Wednesday, April 22, 2020

Julie Newmar: "I want to see good acting!" We went to see SHIRLEY KNIGHT

Whem going to Broadway shows with Julie, the most important thing wasn't the spectacle, or being seen at the "hottest ticket in town." It didn't matter if it was a play or a musical, a comedy or a drama.

Julie knew her line, and I had it memorized:

"I want to see good acting!"

So it was, that we sometimes went off-Broadway rather than the Great White Way itself. We walked out at intermission on a play starring a TV legend, with Julie hoping that we could latch onto the second half of something better. We ended up at a revival of an Oscar Wilde production that didn't have a famous name in the cast. What it had, however, was good acting.

Shirley Knight was a good actress. Like Julie, she sought out the masters who could teach her how to be superb at her craft. Knight's mentors included three of the best in the business: Jeff Corey, Lee Strasberg and Uta Hagen. She trained at the Actors Studio, and after "We Have Always Lived in a Castle," she won a Tony for her Marilyn Monroe-influenced turn in "Kennedy's Children."

Julie of course, followed "Lil Abner" with her Tony-award winning part in "Marriage-Go-Round."

"I want to see good acting..." led us to to the Goodman Theatre one night. Horton Foote's "The Young Man from Atlanta" was on the boards, and it featured Rip Torn (who passed on last year) and Shirley Knight, who left us only days ago.

Julie is right; sometimes the most exciting and memorable thing about a play is the acting. You might not remember a line of dialogue, or recall the twist ending that literally brought down the curtain and triggered applause. Instead, you leave with the emotional satisfaction of seeing a great performance.

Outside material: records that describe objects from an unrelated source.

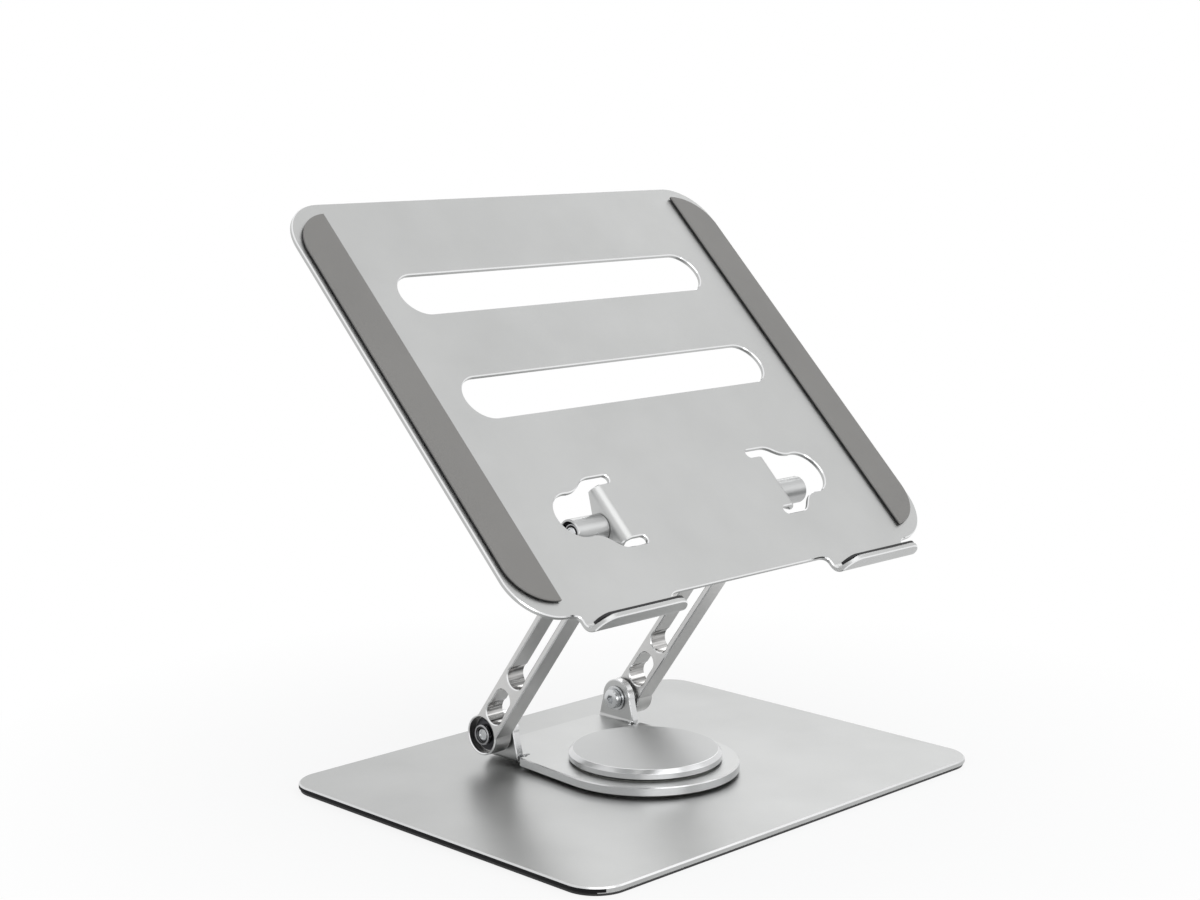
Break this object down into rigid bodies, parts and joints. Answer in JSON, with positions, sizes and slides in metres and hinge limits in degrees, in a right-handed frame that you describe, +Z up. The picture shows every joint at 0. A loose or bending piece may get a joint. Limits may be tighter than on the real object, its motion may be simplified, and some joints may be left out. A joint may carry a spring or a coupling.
{
  "type": "laptop stand",
  "caption": "Folding laptop stand: flat base, turning pivot, slotted arms on friction hinges, and a tilting tray with side pads, vents and front lips.",
  "frame": {"origin": "on the turning axis of the pivot, at the underside of the base mat, which is the surface that the stand rests on", "axes": "+Z up along the turning axis, +Y away from the user, +X to the user's right; at rest the tray faces the user at -Y"},
  "size_m": [0.28, 0.212, 0.2791],
  "materials": {
    "aluminium": "fine blasted and anodised silver, bright chamfered rims",
    "steel": "bright zinc plated",
    "dark_steel": "dark oiled spring steel",
    "black_rubber": "matt black",
    "grey_rubber": "matt dark grey silicone",
    "slide_plastic": "natural acetal"
  },
  "bodies": {
    "base": {"base_plate": "aluminium", "base_mat": "black_rubber", "pivot_hub": "steel", "lower_slide_ring": "slide_plastic", "upper_slide_ring": "slide_plastic", "pivot_cap": "aluminium", "pivot_screw_1": "steel", "pivot_screw_2": "steel", "pivot_screw_3": "steel", "pivot_screw_4": "steel"},
    "turntable": {"swivel_plate": "aluminium", "lower_hinge_bolt_right": "steel", "lower_hinge_bolt_left": "steel", "lower_head_washer_right": "steel", "lower_head_washer_left": "steel", "lower_friction_washer_right": "dark_steel", "lower_friction_washer_left": "dark_steel", "lower_recess_washer_right": "dark_steel", "lower_recess_washer_left": "dark_steel", "lower_disc_spring_right": "dark_steel", "lower_disc_spring_left": "dark_steel", "lower_lock_nut_right": "steel", "lower_lock_nut_left": "steel"},
    "arms": {"arm_right": "aluminium", "arm_left": "aluminium", "upper_hinge_bolt_right": "steel", "upper_hinge_bolt_left": "steel", "upper_head_washer_right": "steel", "upper_head_washer_left": "steel", "upper_friction_washer_right": "dark_steel", "upper_friction_washer_left": "dark_steel", "upper_spacer_sleeve_right": "dark_steel", "upper_spacer_sleeve_left": "dark_steel", "upper_disc_spring_1_right": "dark_steel", "upper_disc_spring_1_left": "dark_steel", "upper_disc_spring_2_right": "dark_steel", "upper_disc_spring_2_left": "dark_steel", "upper_disc_spring_3_right": "dark_steel", "upper_disc_spring_3_left": "dark_steel", "upper_disc_spring_4_right": "dark_steel", "upper_disc_spring_4_left": "dark_steel", "upper_lock_nut_right": "steel", "upper_lock_nut_left": "steel"},
    "tray": {"tray": "aluminium", "upper_barrel_right": "aluminium", "upper_barrel_left": "aluminium", "side_pad_right": "grey_rubber", "side_pad_left": "grey_rubber", "lip_pad_right": "black_rubber", "lip_pad_left": "black_rubber"}
  },
  "joints": [
    {"name": "base_swivel", "type": "hinge", "parent": "base", "child": "turntable", "pos_m": [0, 0, 0.0075], "axis": [0, 0, 1], "continuous": true},
    {"name": "arm_lift", "type": "hinge", "parent": "turntable", "child": "arms", "pos_m": [0, 0.058, 0.021], "axis": [1, 0, 0], "range_deg": [-36.5, 30]},
    {"name": "tray_tilt", "type": "hinge", "parent": "arms", "child": "tray", "pos_m": [0, -0.02765, 0.13675], "axis": [1, 0, 0], "range_deg": [-50, 15]}
  ]
}
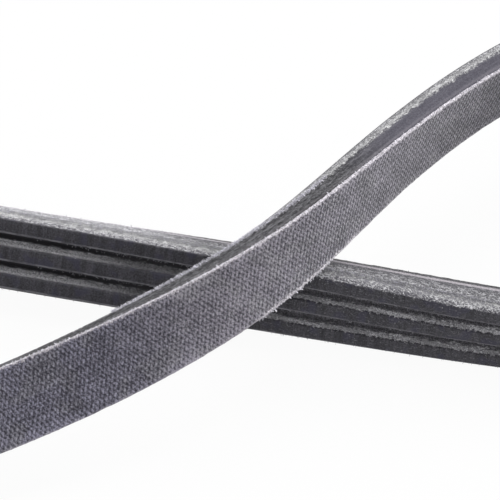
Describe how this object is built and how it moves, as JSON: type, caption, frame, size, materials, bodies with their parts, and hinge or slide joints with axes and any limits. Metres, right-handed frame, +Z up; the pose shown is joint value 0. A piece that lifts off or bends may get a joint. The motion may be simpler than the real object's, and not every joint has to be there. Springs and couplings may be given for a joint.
{
  "type": "serpentine belt",
  "caption": "Closed ribbed drive belt with a woven fabric back and V ribs along its other face, standing on its cut edge and crossed over itself into lobes.",
  "frame": {"origin": "on the floor, below the centre of the belt's bounding box", "axes": "+X along the row of lobes, +Y away from the viewer, +Z up from the floor"},
  "size_m": [0.3414, 0.1014, 0.0217],
  "materials": {
    "rubber": "matte",
    "woven_back": "matte"
  },
  "bodies": {
    "root": {"belt": "rubber"}
  },
  "joints": []
}
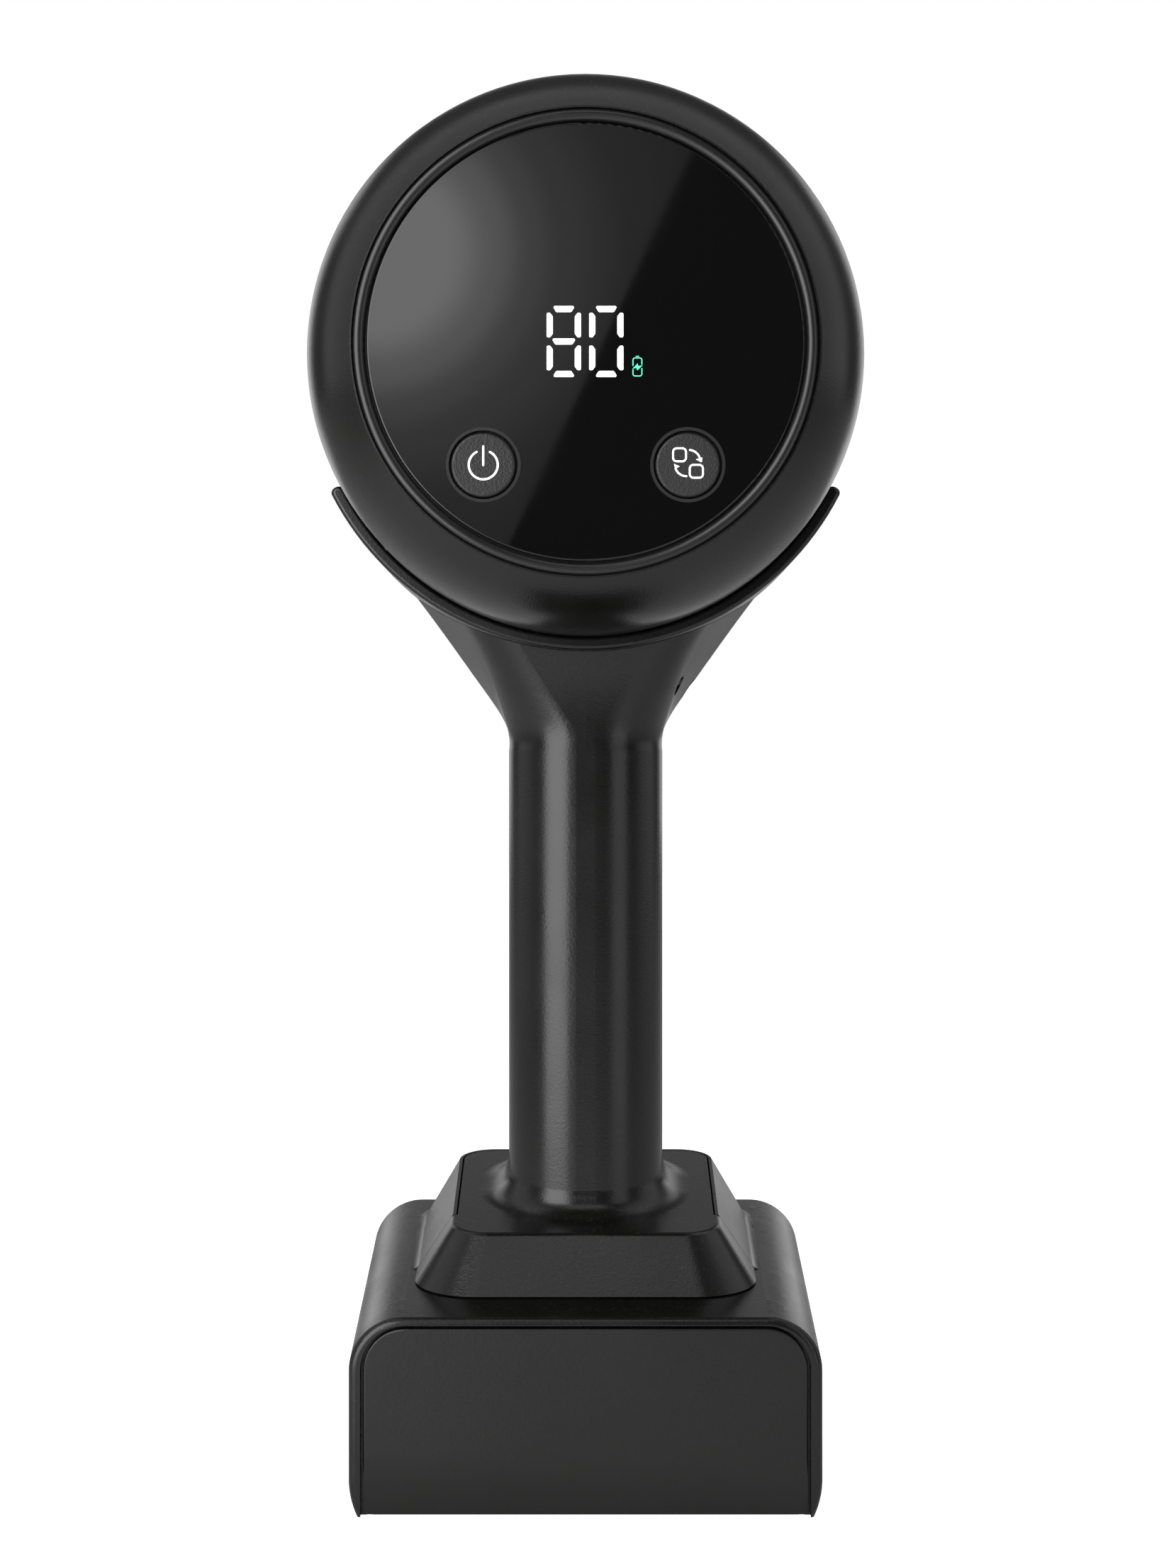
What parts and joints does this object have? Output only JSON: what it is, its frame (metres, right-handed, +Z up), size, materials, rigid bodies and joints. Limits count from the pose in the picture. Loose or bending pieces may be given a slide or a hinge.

I don't remember much about Horton Foote's play, but I do remember that Shirley Knight and Rip Torn were brilliant. Afterwards, Julie said, "Let's go backstage." It wasn't out of show-biz friendship. I don't think she'd ever even met Rip Torn before. She said, "it's what you do," if you're also a thespian, and you want to give the highest compliment possible. It's sort of like "my compliments to the chef," but instead of to the waiter, you go back and tell the chef. Shirley was nominated for a Tony for "The Young Man from the South." After seeing Shirley Knight in a production of "A Streetcar Named Desire," Tennessee Williams wrote a play just for her: "A Lovely Sunday at Creve Coeur."

While many performers find their greatest satisfaction on the stage, and the bond between the performer and the viewer is strongest that way, some of their finest work at least remains preserved via film. Shirley Knight was twice nominated for an Oscar, for "Dark at the Top of the Stairs" and "Sweet Bird of Youth," and was critically acclaimed for "Dutchman," and "The Rain People" (Francis Ford Coppola wrote it envisioning Shirley). She also won Emmy awards for television work, and was called upon for everything from "The Outer Limits" to "NYPD Blue" and "Desperate Housewives."

Shirley Knight was not the most famous actress, but she didn't care much about fame itself. She said, "Many people who are very famous are ridiculous. I mean, look at the Kardashians. There are people walking around who don't know who The Beatles were. If you think your food is you want to be famous, you're going to starve to death. Your food has to be that you want to do good work and you want to become better at what you do.

She was better at what she did than quite a lot of more famous TV and movie stars. Some people want to go to a show to see somebody famous, like a TV star with limited live acting experience. Others, like Julie Newmar, say "I want to see good acting." Good acting: SHIRLEY KNIGHT.